#### Dataset section:

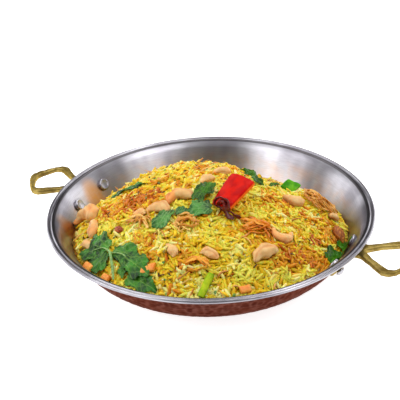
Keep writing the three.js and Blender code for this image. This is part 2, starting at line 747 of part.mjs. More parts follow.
function onionShape(routes, width) {
  const strips = routes.map((route) => solidOf(strip(route, { width, thickness: 2.1 })));
  return strips.reduce((tangle, piece) => tangle.add(piece));
}

// ---- peppers, chilli, almond and carrot ---------------------------------------------------

// A curved slab of pepper flesh or carrot, its skin side up. taper widens it towards +X.
function slabShape({ length, width, thickness, bow, skew = 0, taper = 0 }) {
  const columns = 3;
  const rows = 3;
  return plate(columns, rows, (layer, column, row) => {
    const along = (column / columns - 0.5) * length;
    const share = 2 * (row / rows) - 1;
    const across = (share * width * (1 + (2 * taper * along) / length)) / 2;
    const arch = bow * (1 - share ** 2);
    return new THREE.Vector3(along + skew * across, across, arch + layer * thickness);
  });
}

const SLABS = [
  {
    name: "pepper_red",
    shape: { length: 34, width: 26.5, thickness: 3.6, bow: 1.6, skew: 0.15, taper: 0.18 },
    stand: { x: 33, y: -22, z: 78.5, turn: 77, rise: 23, roll: -13 },
    color: 0xf01a06,
  },
  {
    name: "pepper_green",
    shape: { length: 13, width: 11, thickness: 3, bow: 1.2, skew: 0.3 },
    stand: { x: 54.5, y: 46, z: 55.4, turn: 8, rise: -22, roll: 30 },
    color: 0x2fa51c,
  },
  {
    name: "chilli_green",
    shape: { length: 21, width: 6, thickness: 2.4, bow: 1.4 },
    place: { x: 46, y: -99, turn: -88, lift: 1.4 },
    color: 0xb4cc1c,
  },
  {
    name: "carrot_01",
    shape: { length: 11, width: 7, thickness: 4, bow: 0.8 },
    place: { x: -58, y: -102, turn: -25, lift: 0.6 },
    color: 0xf08a1c,
  },
  {
    name: "carrot_02",
    shape: { length: 8, width: 6, thickness: 3.5, bow: 0.5 },
    place: { x: -37, y: -111, turn: -20, lift: 0.6 },
    color: 0xee9628,
  },
  {
    name: "carrot_03",
    shape: { length: 13, width: 8, thickness: 3.5, bow: 0.8, skew: 0.4 },
    place: { x: -2, y: -103, turn: 30, lift: 0.8 },
    color: 0xf08414,
  },
  {
    name: "carrot_04",
    shape: { length: 9, width: 6, thickness: 3, bow: 0.5 },
    place: { x: 73, y: -86, turn: 46, lift: 0.8 },
    color: 0xeea040,
  },
];

// An almond or a plumped raisin: an egg shape with a pointed end.
function kernelShape({ length, width, height }) {
  const sides = 8;
  const rings = [0.12, 0.32, 0.55, 0.8].map((share) =>
    Array.from({ length: sides }, (_, side) => {
      const turn = (2 * Math.PI * side) / sides;
      const round = Math.sin(Math.PI * share ** 0.85) ** 0.7;
      return new THREE.Vector3(
        (share - 0.5) * length,
        (width / 2) * round * Math.cos(turn),
        (height / 2) * round * Math.sin(turn),
      );
    }),
  );
  const start = new THREE.Vector3(-length / 2, 0, 0);
  return ringedSolid(rings, start, new THREE.Vector3(length / 2, 0, 0));
}

const KERNELS = [
  {
    name: "almond",
    shape: { length: 18, width: 12, height: 8 },
    place: { x: 106, y: 25, turn: -36, lift: 3 },
    color: 0xa45414,
  },
  {
    name: "raisin_01",
    shape: { length: 11, width: 7, height: 5 },
    place: { x: -46, y: -73, turn: -12, lift: 1.6 },
    color: 0x8c2e0e,
  },
];

// ---- the whole ----------------------------------------------------------------------------

const biryani = new THREE.Group();

function put(name, geometry, material) {
  const mesh = new THREE.Mesh(geometry, material);
  mesh.name = name;
  biryani.add(mesh);
}

const laid = [];
const NUDGES = [[1, 0, 0], [-1, 0, 0], [0, 1, 0], [0, -1, 0], [0, 0, 1], [0, 0, -1]];

const apart = (one, other) =>
  [0, 1, 2].some((axis) => one.min[axis] > other.max[axis] || other.min[axis] > one.max[axis]);

// Beds a topping in the rice, and trims it clear of the rivets and of the toppings laid before it.
function top(name, solid, material) {
  let piece = bedded(solid);
  for (const other of laid) {
    if (apart(piece.boundingBox(), other.boundingBox())) continue;
    for (const nudge of NUDGES)
      piece = piece.subtract(other.translate(...nudge.map((share) => share * CLEARANCE)));
  }
  piece = largestOf(piece);
  laid.push(piece);
  put(name, geometryOf(piece), material);
}

function drilled(geometry) {
  let solid = solidOf(geometry);
  for (const rivet of RIVETS) solid = solid.subtract(rivetHole(rivet));
  return geometryOf(solid);
}

put("pan_copper", drilled(copperSleeve()), copperFinish());
put("pan_steel", drilled(steelBowl()), steelFinish());
put("grip_right", gripShape(1), brassFinish());
put("grip_left", gripShape(-1), brassFinish());
for (const rivet of RIVETS) {
  put(rivet.name, rivetShape(rivet), steelFinish());
  laid.push(solidOf(rivetShape(rivet)));
}
put("rice", geometryOf(rice), riceFinish());
for (const cashew of CASHEWS)
  top(cashew.name, solidOf(lay(cashewShape(cashew), cashew)), cashewFinish());
for (const { name, shape, place, stand: pose, color } of SLABS) {
  const slab = slabShape(shape);
  top(name, solidOf(pose ? stand(slab, pose) : lay(slab, place)), finish(color, 0.35, 0));
}
for (const { name, shape, place, color } of KERNELS)
  top(name, solidOf(lay(kernelShape(shape), place)), finish(color, 0.5, 0));
for (const leaf of LEAVES) top(leaf.name, solidOf(drape(leafShape(leaf), leaf)), leafFinish());
for (const leaf of STANDING_LEAVES)
  top(leaf.name, solidOf(stand(leafShape(leaf), leaf)), leafFinish());
top("sprig", sprigShape(), leafFinish());
top(DARK_ONION.name, onionShape(DARK_ONION.routes, 4.4), finish(DARK_ONION.color, 0.4, 0));
for (const onion of ONIONS)
  top(onion.name, onionShape(onionRoutes(onion), 3.2), finish(onion.color, 0.4, 0));

export default biryani;
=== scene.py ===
# %% [markdown]
# # A vegetable biryani in its serving pan
# The dish is long-grain rice cooked with saffron, heaped in a shallow two-handled pan. Cashews,
# fried onions, coriander, peppers and a few bits of carrot lie on it. The pan is a steel bowl in a
# sleeve of hammered copper, with cast brass grips. All lengths in the tables are in millimetres,
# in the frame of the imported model, and each mesh is brought to metres when it is made.

import math

import bpy
import numpy as np
from mathutils import Matrix, Quaternion, Vector, noise
from mathutils.bvhtree import BVHTree
from mathutils.kdtree import KDTree


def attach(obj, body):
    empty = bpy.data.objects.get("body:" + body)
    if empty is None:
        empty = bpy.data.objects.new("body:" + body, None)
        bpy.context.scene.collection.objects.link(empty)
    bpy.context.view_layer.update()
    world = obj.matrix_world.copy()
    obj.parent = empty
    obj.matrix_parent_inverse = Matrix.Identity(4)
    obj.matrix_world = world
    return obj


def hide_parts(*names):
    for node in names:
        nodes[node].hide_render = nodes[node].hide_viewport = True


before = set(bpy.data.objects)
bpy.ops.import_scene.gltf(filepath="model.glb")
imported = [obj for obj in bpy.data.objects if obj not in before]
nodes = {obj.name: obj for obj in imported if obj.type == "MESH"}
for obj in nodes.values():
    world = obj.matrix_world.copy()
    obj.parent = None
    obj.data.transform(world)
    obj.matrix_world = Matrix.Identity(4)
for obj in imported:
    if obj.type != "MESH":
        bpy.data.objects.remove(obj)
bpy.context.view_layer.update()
scene = bpy.context.scene
MM = 0.001
TURN = 2 * math.pi

# %% [markdown]
# ## Small helpers
# Each piece is a mesh of points in millimetres. It rides on the one body of the dish, takes the
# finish that it is given, and hides the imported solid that it stands for.

# %% helpers for meshes
pieces = {}


def piece(name, slot, node, finish, points, faces, values=()):
    """A mesh of points in millimetres, which stands for one solid; values are numbers per point."""
    mesh = bpy.data.meshes.new(name)
    mesh.from_pydata((np.asarray(points, float) * MM).tolist(), [], faces)
    for key, numbers in dict(values).items():
        layer = mesh.attributes.new(key, "FLOAT", "POINT")
        layer.data.foreach_set("value", np.asarray(numbers, np.float32))
    mesh.update()
    mesh.shade_smooth()
    mesh.materials.append(finish.material)
    obj = bpy.data.objects.new(name, mesh)
    scene.collection.objects.link(obj)
    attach(obj, "root")
    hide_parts(node)
    pieces[name] = obj
    return obj


def joined(parts):
    """Several (points, faces, values) as one, with the faces renumbered."""
    points, faces, values, start = [], [], {}, 0
    for spots, polygons, *numbers in parts:
        points.append(spots)
        faces += [[corner + start for corner in polygon] for polygon in polygons]
        for key, value in dict(*numbers).items():
            values.setdefault(key, []).append(np.broadcast_to(value, len(spots)))
        start += len(spots)
    return np.concatenate(points), faces, {k: np.concatenate(v) for k, v in values.items()}


def triangles(faces):
    return sum(len(face) - 2 for face in faces)


def bands(rows, sides, start=0, inward=False):
    """The faces between rings of points that follow each other."""
    faces = []
    for row in range(rows - 1):
        for side in range(sides):
            a, b = (start + row * sides + step % sides for step in (side, side + 1))
            faces.append([a, a + sides, b + sides, b] if inward else [a, b, b + sides, a + sides])
    return faces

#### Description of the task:
Exactly the lines from the one holding "for (const leaf of STANDING_LEAVES)" through the one holding "obj.parent = None" should be printed, ends included.

#### Solved exercise:
for (const leaf of STANDING_LEAVES)
  top(leaf.name, solidOf(stand(leafShape(leaf), leaf)), leafFinish());
top("sprig", sprigShape(), leafFinish());
top(DARK_ONION.name, onionShape(DARK_ONION.routes, 4.4), finish(DARK_ONION.color, 0.4, 0));
for (const onion of ONIONS)
  top(onion.name, onionShape(onionRoutes(onion), 3.2), finish(onion.color, 0.4, 0));

export default biryani;
=== scene.py ===
# %% [markdown]
# # A vegetable biryani in its serving pan
# The dish is long-grain rice cooked with saffron, heaped in a shallow two-handled pan. Cashews,
# fried onions, coriander, peppers and a few bits of carrot lie on it. The pan is a steel bowl in a
# sleeve of hammered copper, with cast brass grips. All lengths in the tables are in millimetres,
# in the frame of the imported model, and each mesh is brought to metres when it is made.

import math

import bpy
import numpy as np
from mathutils import Matrix, Quaternion, Vector, noise
from mathutils.bvhtree import BVHTree
from mathutils.kdtree import KDTree


def attach(obj, body):
    empty = bpy.data.objects.get("body:" + body)
    if empty is None:
        empty = bpy.data.objects.new("body:" + body, None)
        bpy.context.scene.collection.objects.link(empty)
    bpy.context.view_layer.update()
    world = obj.matrix_world.copy()
    obj.parent = empty
    obj.matrix_parent_inverse = Matrix.Identity(4)
    obj.matrix_world = world
    return obj


def hide_parts(*names):
    for node in names:
        nodes[node].hide_render = nodes[node].hide_viewport = True


before = set(bpy.data.objects)
bpy.ops.import_scene.gltf(filepath="model.glb")
imported = [obj for obj in bpy.data.objects if obj not in before]
nodes = {obj.name: obj for obj in imported if obj.type == "MESH"}
for obj in nodes.values():
    world = obj.matrix_world.copy()
    obj.parent = None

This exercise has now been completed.